14 See: State ex rel. Bierman v. Neill, 90 S.W.3d 464 (Mo. banc 2002); State ex rel. Landstar Ranger, Inc. v. Dean, 62 S.W.3d 405 (Mo. banc 2001); State ex rel. Miracle Recreation Equip. Co. v. O'Malley, 62 S.W.3d 407 (Mo. banc 2001); and State ex rel. Budd Co. v. O'Malley, 114 S.W.3d 266 (Mo. App. W.D. 2002).

15 State ex rel. Budd Co. v. O'Malley, 114 S.W.3d 266, 268 (Mo. App. W.D. 2002).

16 Id. at 269.

17 Id. at 271, quoting Linthicum, 57 S.W.3d at 858 (emphasis added by the Budd Co. court).

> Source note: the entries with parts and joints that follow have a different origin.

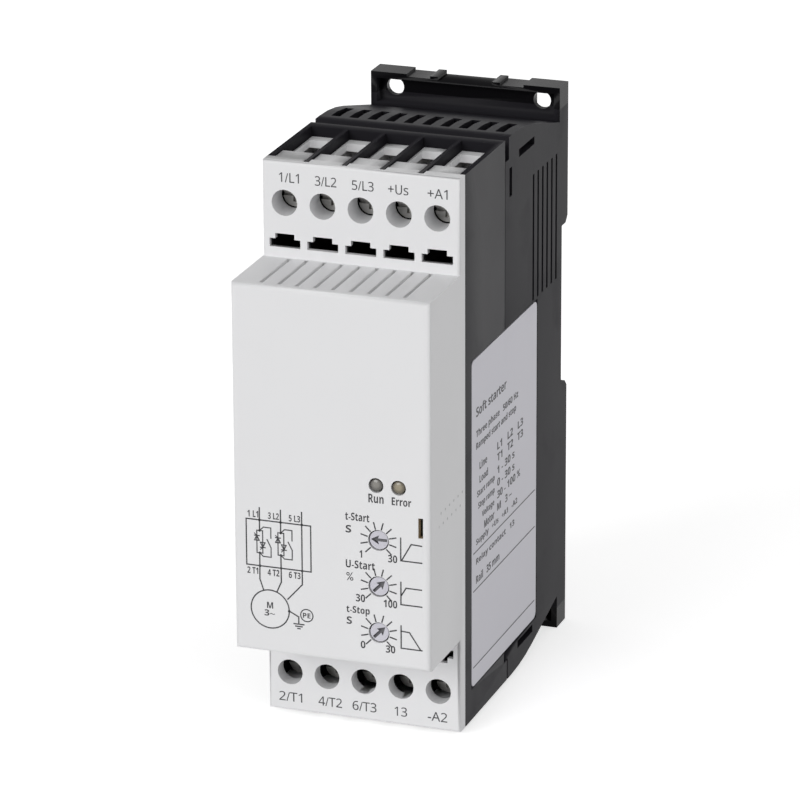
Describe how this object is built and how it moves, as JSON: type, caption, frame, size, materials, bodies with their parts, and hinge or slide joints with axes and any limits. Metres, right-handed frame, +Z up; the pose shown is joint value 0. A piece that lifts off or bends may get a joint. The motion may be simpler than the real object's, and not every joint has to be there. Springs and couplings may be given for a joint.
{
  "type": "soft starter",
  "caption": "Slim rail-mounted motor soft starter with a protruding grey control panel, screw terminals above and below, vented dark housing and side label.",
  "frame": {"origin": "centre of the rail seat on the housing's back face", "axes": "+Y out of the back towards the wall, so the panel faces -Y; +Z up; +X towards the side with the rating label"},
  "size_m": [0.045, 0.095, 0.13],
  "materials": {
    "cover_plastic": "fine matte",
    "housing_plastic": "fine matte",
    "plated_steel": "zinc plated",
    "tinned_copper": "tinned",
    "circuit_board": "solder mask",
    "black_plastic": "moulded",
    "relay_case": "moulded",
    "sink_aluminium": "extruded",
    "label_film": "satin film",
    "dial_plastic": "moulded",
    "light_pipe": "diffusing",
    "latch_plastic": "moulded"
  },
  "bodies": {
    "case": {"front_cover": "cover_plastic", "front_housing": "housing_plastic", "rear_housing": "housing_plastic", "rating_label": "label_film", "control_board": "circuit_board", "control_chip": "black_plastic", "power_board": "circuit_board", "board_connector": "black_plastic", "bypass_relay_1": "relay_case", "bypass_relay_2": "relay_case", "supply_transformer": "relay_case", "supply_capacitor": "black_plastic", "thyristor_module_1": "black_plastic", "thyristor_module_2": "black_plastic", "module_screw_1": "plated_steel", "module_screw_2": "plated_steel", "heat_sink": "sink_aluminium", "dial_body_1": "black_plastic", "dial_body_2": "black_plastic", "dial_body_3": "black_plastic", "light_pipe_run": "light_pipe", "light_pipe_fault": "light_pipe", "latch_spring": "plated_steel", "line_bar_1": "tinned_copper", "line_bar_2": "tinned_copper", "line_bar_3": "tinned_copper", "line_bar_4": "tinned_copper", "line_bar_5": "tinned_copper", "load_bar_1": "tinned_copper", "load_bar_2": "tinned_copper", "load_bar_3": "tinned_copper", "load_bar_4": "tinned_copper", "load_bar_5": "tinned_copper"},
    "screw_1": {"terminal_screw_1": "plated_steel"},
    "clamp_1": {"terminal_clamp_1": "plated_steel"},
    "screw_2": {"terminal_screw_2": "plated_steel"},
    "clamp_2": {"terminal_clamp_2": "plated_steel"},
    "screw_3": {"terminal_screw_3": "plated_steel"},
    "clamp_3": {"terminal_clamp_3": "plated_steel"},
    "screw_4": {"terminal_screw_4": "plated_steel"},
    "clamp_4": {"terminal_clamp_4": "plated_steel"},
    "screw_5": {"terminal_screw_5": "plated_steel"},
    "clamp_5": {"terminal_clamp_5": "plated_steel"},
    "screw_6": {"terminal_screw_6": "plated_steel"},
    "clamp_6": {"terminal_clamp_6": "plated_steel"},
    "screw_7": {"terminal_screw_7": "plated_steel"},
    "clamp_7": {"terminal_clamp_7": "plated_steel"},
    "screw_8": {"terminal_screw_8": "plated_steel"},
    "clamp_8": {"terminal_clamp_8": "plated_steel"},
    "screw_9": {"terminal_screw_9": "plated_steel"},
    "clamp_9": {"terminal_clamp_9": "plated_steel"},
    "screw_10": {"terminal_screw_10": "plated_steel"},
    "clamp_10": {"terminal_clamp_10": "plated_steel"},
    "dial_1": {"dial_rotor_1": "dial_plastic"},
    "dial_2": {"dial_rotor_2": "dial_plastic"},
    "dial_3": {"dial_rotor_3": "dial_plastic"},
    "latch": {"rail_latch": "latch_plastic"}
  },
  "joints": [
    {"name": "screw_1_turn", "type": "hinge", "parent": "case", "child": "screw_1", "pos_m": [-0.0174, -0.0645, 0.0413], "axis": [0, 1, 0], "range_deg": [0, 2340]},
    {"name": "clamp_1_slide", "type": "slide", "parent": "case", "child": "clamp_1", "axis": [0, -1, 0], "range_m": [0, 0.0039]},
    {"name": "screw_2_turn", "type": "hinge", "parent": "case", "child": "screw_2", "pos_m": [-0.0087, -0.0645, 0.0413], "axis": [0, 1, 0], "range_deg": [0, 2340]},
    {"name": "clamp_2_slide", "type": "slide", "parent": "case", "child": "clamp_2", "axis": [0, -1, 0], "range_m": [0, 0.0039]},
    {"name": "screw_3_turn", "type": "hinge", "parent": "case", "child": "screw_3", "pos_m": [0, -0.0645, 0.0413], "axis": [0, 1, 0], "range_deg": [0, 2340]},
    {"name": "clamp_3_slide", "type": "slide", "parent": "case", "child": "clamp_3", "axis": [0, -1, 0], "range_m": [0, 0.0039]},
    {"name": "screw_4_turn", "type": "hinge", "parent": "case", "child": "screw_4", "pos_m": [0.0087, -0.0645, 0.0413], "axis": [0, 1, 0], "range_deg": [0, 2340]},
    {"name": "clamp_4_slide", "type": "slide", "parent": "case", "child": "clamp_4", "axis": [0, -1, 0], "range_m": [0, 0.0039]},
    {"name": "screw_5_turn", "type": "hinge", "parent": "case", "child": "screw_5", "pos_m": [0.0174, -0.0645, 0.0413], "axis": [0, 1, 0], "range_deg": [0, 2340]},
    {"name": "clamp_5_slide", "type": "slide", "parent": "case", "child": "clamp_5", "axis": [0, -1, 0], "range_m": [0, 0.0039]},
    {"name": "screw_6_turn", "type": "hinge", "parent": "case", "child": "screw_6", "pos_m": [-0.0174, -0.0645, -0.0677], "axis": [0, 1, 0], "range_deg": [0, 2340]},
    {"name": "clamp_6_slide", "type": "slide", "parent": "case", "child": "clamp_6", "axis": [0, -1, 0], "range_m": [0, 0.0039]},
    {"name": "screw_7_turn", "type": "hinge", "parent": "case", "child": "screw_7", "pos_m": [-0.0087, -0.0645, -0.0677], "axis": [0, 1, 0], "range_deg": [0, 2340]},
    {"name": "clamp_7_slide", "type": "slide", "parent": "case", "child": "clamp_7", "axis": [0, -1, 0], "range_m": [0, 0.0039]},
    {"name": "screw_8_turn", "type": "hinge", "parent": "case", "child": "screw_8", "pos_m": [0, -0.0645, -0.0677], "axis": [0, 1, 0], "range_deg": [0, 2340]},
    {"name": "clamp_8_slide", "type": "slide", "parent": "case", "child": "clamp_8", "axis": [0, -1, 0], "range_m": [0, 0.0039]},
    {"name": "screw_9_turn", "type": "hinge", "parent": "case", "child": "screw_9", "pos_m": [0.0087, -0.0645, -0.0677], "axis": [0, 1, 0], "range_deg": [0, 2340]},
    {"name": "clamp_9_slide", "type": "slide", "parent": "case", "child": "clamp_9", "axis": [0, -1, 0], "range_m": [0, 0.0039]},
    {"name": "screw_10_turn", "type": "hinge", "parent": "case", "child": "screw_10", "pos_m": [0.0174, -0.0645, -0.0677], "axis": [0, 1, 0], "range_deg": [0, 2340]},
    {"name": "clamp_10_slide", "type": "slide", "parent": "case", "child": "clamp_10", "axis": [0, -1, 0], "range_m": [0, 0.0039]},
    {"name": "dial_1_turn", "type": "hinge", "parent": "case", "child": "dial_1", "pos_m": [0.0108, -0.0904, -0.0258], "axis": [0, 1, 0], "range_deg": [-60, 240]},
    {"name": "dial_2_turn", "type": "hinge", "parent": "case", "child": "dial_2", "pos_m": [0.0108, -0.0904, -0.03645], "axis": [0, 1, 0], "range_deg": [-195, 105]},
    {"name": "dial_3_turn", "type": "hinge", "parent": "case", "child": "dial_3", "pos_m": [0.0108, -0.0904, -0.0471], "axis": [0, 1, 0], "range_deg": [-195, 105]},
    {"name": "latch_slide", "type": "slide", "parent": "case", "child": "latch", "axis": [0, 0, -1], "range_m": [0, 0.0035], "stiffness_N_per_m": 250, "springref_m": -0.002, "deforming": ["latch_spring"]}
  ],
  "couplings": [
    {"joint": "screw_1_turn", "follows": "clamp_1_slide", "rad_per_m": 10471},
    {"joint": "screw_2_turn", "follows": "clamp_2_slide", "rad_per_m": 10471},
    {"joint": "screw_3_turn", "follows": "clamp_3_slide", "rad_per_m": 10471},
    {"joint": "screw_4_turn", "follows": "clamp_4_slide", "rad_per_m": 10471},
    {"joint": "screw_5_turn", "follows": "clamp_5_slide", "rad_per_m": 10471},
    {"joint": "screw_6_turn", "follows": "clamp_6_slide", "rad_per_m": 10471},
    {"joint": "screw_7_turn", "follows": "clamp_7_slide", "rad_per_m": 10471},
    {"joint": "screw_8_turn", "follows": "clamp_8_slide", "rad_per_m": 10471},
    {"joint": "screw_9_turn", "follows": "clamp_9_slide", "rad_per_m": 10471},
    {"joint": "screw_10_turn", "follows": "clamp_10_slide", "rad_per_m": 10471}
  ]
}
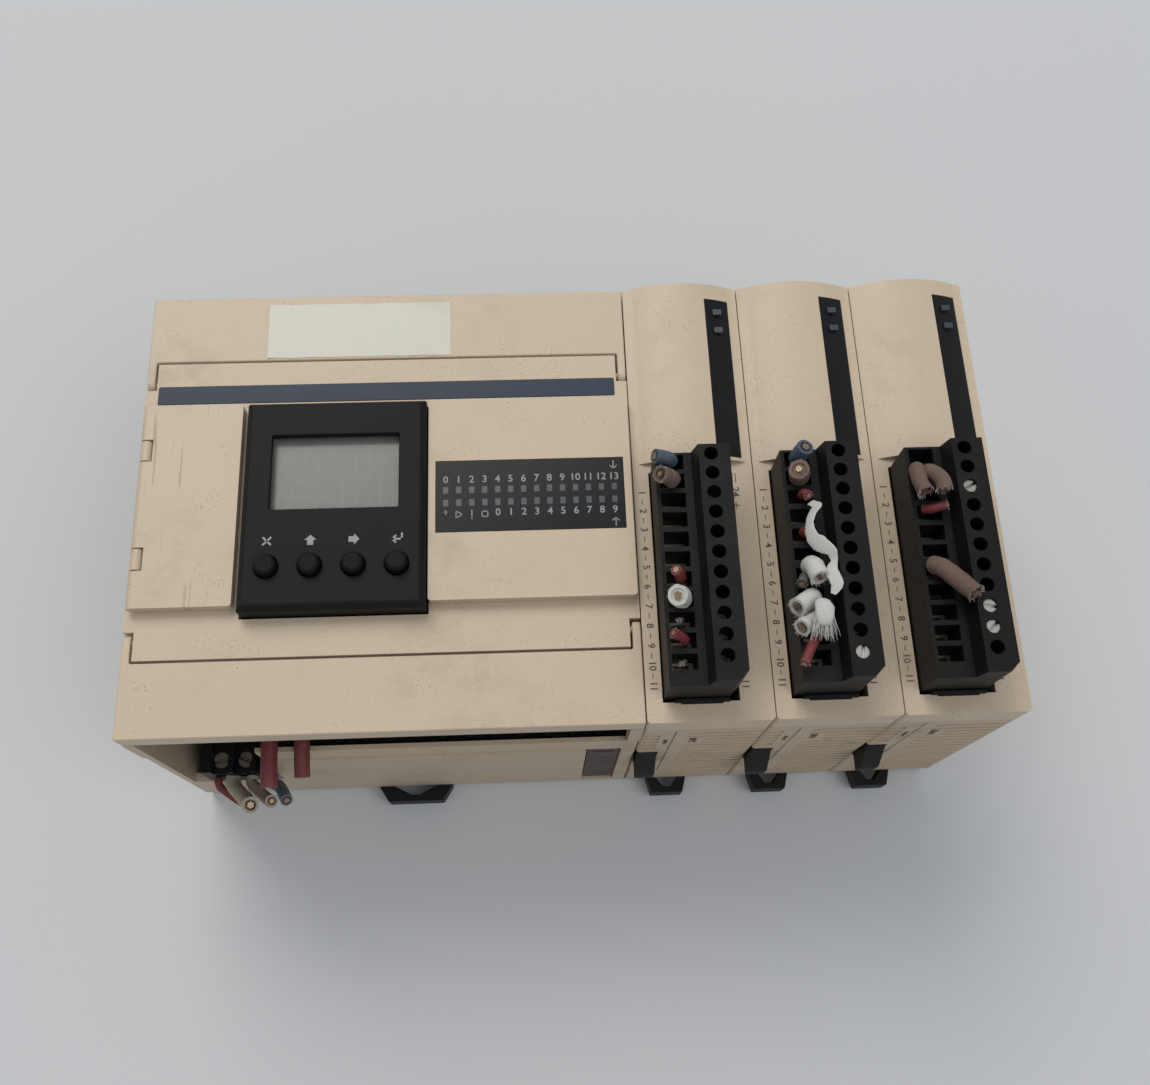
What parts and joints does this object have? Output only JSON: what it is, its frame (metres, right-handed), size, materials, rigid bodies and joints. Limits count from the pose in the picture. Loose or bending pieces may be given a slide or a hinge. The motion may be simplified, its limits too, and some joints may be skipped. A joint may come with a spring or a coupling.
{
  "type": "plc module",
  "caption": "Rail-mounted programmable controller with a plug-in display and keypad, hinged terminal covers and a row of analogue modules with pull-off screw terminal plugs.",
  "frame": {"origin": "on the mounting rail's centreline, in the back plane, at the middle of the row", "axes": "+X along the rail from the controller towards the expansion modules, +Y up the front face, +Z out of the front"},
  "size_m": [0.1652, 0.0993, 0.0845],
  "materials": {
    "housing_beige": "fine-grained moulded plastic, slightly yellowed",
    "cover_beige": "fine-grained moulded plastic",
    "black_plastic": "satin moulded plastic",
    "plug_black": "satin glass-filled plastic",
    "display_plastic": "satin black plastic",
    "key_plastic": "satin black plastic",
    "lens_clear": "clear glossy lens",
    "lcd_glass": "grey-green liquid-crystal panel",
    "indicator_smoke": "smoked glossy window",
    "strip_slate": "painted slate-blue strip",
    "screw_steel": "zinc-plated, slightly dull",
    "brass_contact": "bright stamped contact",
    "circuit_board": "green solder mask",
    "port_dark": "dark moulded socket",
    "pot_cream": "cream plastic",
    "wire_red": "soft red insulation",
    "wire_brown": "soft red-brown insulation"
  },
  "bodies": {
    "row": {"cpu_rear_housing": "housing_beige", "cpu_front_housing": "housing_beige", "indicator_window": "indicator_smoke", "trim_strip": "strip_slate", "top_terminal_block": "black_plastic", "bottom_terminal_block": "black_plastic", "cpu_terminal_screws": "screw_steel", "cpu_board": "circuit_board", "power_board": "circuit_board", "serial_port": "port_dark", "cpu_wires": "wire_red", "cartridge_cover": "housing_beige", "bus_connectors": "black_plastic", "module_1_rear_housing": "housing_beige", "module_1_front_housing": "cover_beige", "module_1_status_window": "indicator_smoke", "module_1_board": "circuit_board", "module_1_header": "black_plastic", "module_2_rear_housing": "housing_beige", "module_2_front_housing": "cover_beige", "module_2_status_window": "indicator_smoke", "module_2_board": "circuit_board", "module_2_header": "black_plastic", "module_3_rear_housing": "housing_beige", "module_3_front_housing": "cover_beige", "module_3_status_window": "indicator_smoke", "module_3_board": "circuit_board", "module_3_header": "black_plastic"},
    "top_cover": {"top_terminal_cover": "cover_beige"},
    "bottom_cover": {"bottom_terminal_cover": "cover_beige"},
    "port_door": {"port_door": "cover_beige"},
    "display": {"display_housing": "display_plastic", "display_lens": "lens_clear", "display_glass": "lcd_glass", "display_board": "circuit_board"},
    "key_cancel": {"key_cancel": "key_plastic"},
    "key_up": {"key_up": "key_plastic"},
    "key_right": {"key_right": "key_plastic"},
    "key_enter": {"key_enter": "key_plastic"},
    "trim_pot_1": {"trim_pot_1": "pot_cream"},
    "trim_pot_2": {"trim_pot_2": "pot_cream"},
    "cpu_clip": {"cpu_rail_clip": "black_plastic"},
    "module_1_plug": {"module_1_plug": "plug_black", "module_1_plug_screws": "screw_steel", "module_1_wire_clamps": "brass_contact", "module_1_wires": "wire_red"},
    "module_1_clip": {"module_1_rail_clip": "black_plastic"},
    "module_1_latch": {"module_1_latch": "black_plastic"},
    "module_2_plug": {"module_2_plug": "plug_black", "module_2_plug_screws": "screw_steel", "module_2_wire_clamps": "brass_contact", "module_2_wires": "wire_red"},
    "module_2_clip": {"module_2_rail_clip": "black_plastic"},
    "module_2_latch": {"module_2_latch": "black_plastic"},
    "module_3_plug": {"module_3_plug": "plug_black", "module_3_plug_screws": "screw_steel", "module_3_wire_clamps": "brass_contact", "module_3_wires": "wire_brown"},
    "module_3_clip": {"module_3_rail_clip": "black_plastic"},
    "module_3_latch": {"module_3_latch": "black_plastic"}
  },
  "joints": [
    {"name": "top_cover_hinge", "type": "hinge", "parent": "row", "child": "top_cover", "pos_m": [-0.03525, 0.026, 0.066], "axis": [1, 0, 0], "range_deg": [0, 95]},
    {"name": "bottom_cover_hinge", "type": "hinge", "parent": "row", "child": "bottom_cover", "pos_m": [-0.03525, -0.027, 0.066], "axis": [-1, 0, 0], "range_deg": [0, 95]},
    {"name": "port_door_hinge", "type": "hinge", "parent": "row", "child": "port_door", "pos_m": [-0.08085, -0.00085, 0.0689], "axis": [0, -1, 0], "range_deg": [0, 105]},
    {"name": "display_pull", "type": "slide", "parent": "row", "child": "display", "axis": [0, 0, 1], "range_m": [0, 0.02]},
    {"name": "key_cancel_press", "type": "slide", "parent": "display", "child": "key_cancel", "axis": [0, 0, -1], "range_m": [0, 0.0007], "stiffness_N_per_m": 400},
    {"name": "key_up_press", "type": "slide", "parent": "display", "child": "key_up", "axis": [0, 0, -1], "range_m": [0, 0.0007], "stiffness_N_per_m": 400},
    {"name": "key_right_press", "type": "slide", "parent": "display", "child": "key_right", "axis": [0, 0, -1], "range_m": [0, 0.0007], "stiffness_N_per_m": 400},
    {"name": "key_enter_press", "type": "slide", "parent": "display", "child": "key_enter", "axis": [0, 0, -1], "range_m": [0, 0.0007], "stiffness_N_per_m": 400},
    {"name": "trim_pot_1_turn", "type": "hinge", "parent": "row", "child": "trim_pot_1", "pos_m": [-0.07495, -0.013, 0.058], "axis": [0, 0, 1], "range_deg": [-135, 135]},
    {"name": "trim_pot_2_turn", "type": "hinge", "parent": "row", "child": "trim_pot_2", "pos_m": [-0.06775, -0.013, 0.058], "axis": [0, 0, 1], "range_deg": [-135, 135]},
    {"name": "cpu_clip_slide", "type": "slide", "parent": "row", "child": "cpu_clip", "axis": [0, -1, 0], "range_m": [0, 0.004], "stiffness_N_per_m": 600},
    {"name": "module_1_plug_pull", "type": "slide", "parent": "row", "child": "module_1_plug", "axis": [0, 0, 1], "range_m": [0, 0.02]},
    {"name": "module_1_clip_slide", "type": "slide", "parent": "row", "child": "module_1_clip", "axis": [0, -1, 0], "range_m": [0, 0.004], "stiffness_N_per_m": 600},
    {"name": "module_1_latch_slide", "type": "slide", "parent": "row", "child": "module_1_latch", "axis": [0, 1, 0], "range_m": [0, 0.003]},
    {"name": "module_2_plug_pull", "type": "slide", "parent": "row", "child": "module_2_plug", "axis": [0, 0, 1], "range_m": [0, 0.02]},
    {"name": "module_2_clip_slide", "type": "slide", "parent": "row", "child": "module_2_clip", "axis": [0, -1, 0], "range_m": [0, 0.004], "stiffness_N_per_m": 600},
    {"name": "module_2_latch_slide", "type": "slide", "parent": "row", "child": "module_2_latch", "axis": [0, 1, 0], "range_m": [0, 0.003]},
    {"name": "module_3_plug_pull", "type": "slide", "parent": "row", "child": "module_3_plug", "axis": [0, 0, 1], "range_m": [0, 0.02]},
    {"name": "module_3_clip_slide", "type": "slide", "parent": "row", "child": "module_3_clip", "axis": [0, -1, 0], "range_m": [0, 0.004], "stiffness_N_per_m": 600},
    {"name": "module_3_latch_slide", "type": "slide", "parent": "row", "child": "module_3_latch", "axis": [0, 1, 0], "range_m": [0, 0.003]}
  ]
}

18 90 S.W.3d 464 (Mo. banc 2002).

19 Id. at 465.

20 See § 508.010(6), RSMo 2000, which provides, in relevant part, that "[i]n all tort actions the suit may be brought in the county where the cause of action accrued regardless of the residence of the parties . . ." (emphasis added).

21 Linthicum, 57 S.W.3d at 871.

22 A peculiarity of Missouri venue law is that the corporate venue statute, § 508.040, RSMo 2000, does not apply where corporations are sued along with one or more individuals. State ex rel. Rothermich v. Gallagher, 816 S.W.2d 194, 197 (Mo. banc 1991). Another wrinkle of Missouri law is that a corporation's residence for purposes of § 508.040 is the location of an office or agent "for the transaction of their usual and customary business," whereas its residence for purposes of § 508.010, where it is sued along with one or more individuals, is the location of its registered office. Id. at 198. See: State ex rel. Whaley v. Gaertner, 605 S.W.2d 506 (Mo. App. E.D. 1980).

23 Plaintiffs had previously filed a separate action in the City of St. Louis against all of the same defendants, which action was transferred to St. Louis County as a result of a motion to transfer, and then subsequently dismissed without prejudice.

24 Linthicum, 57 S.W.3d at 865, n. 2.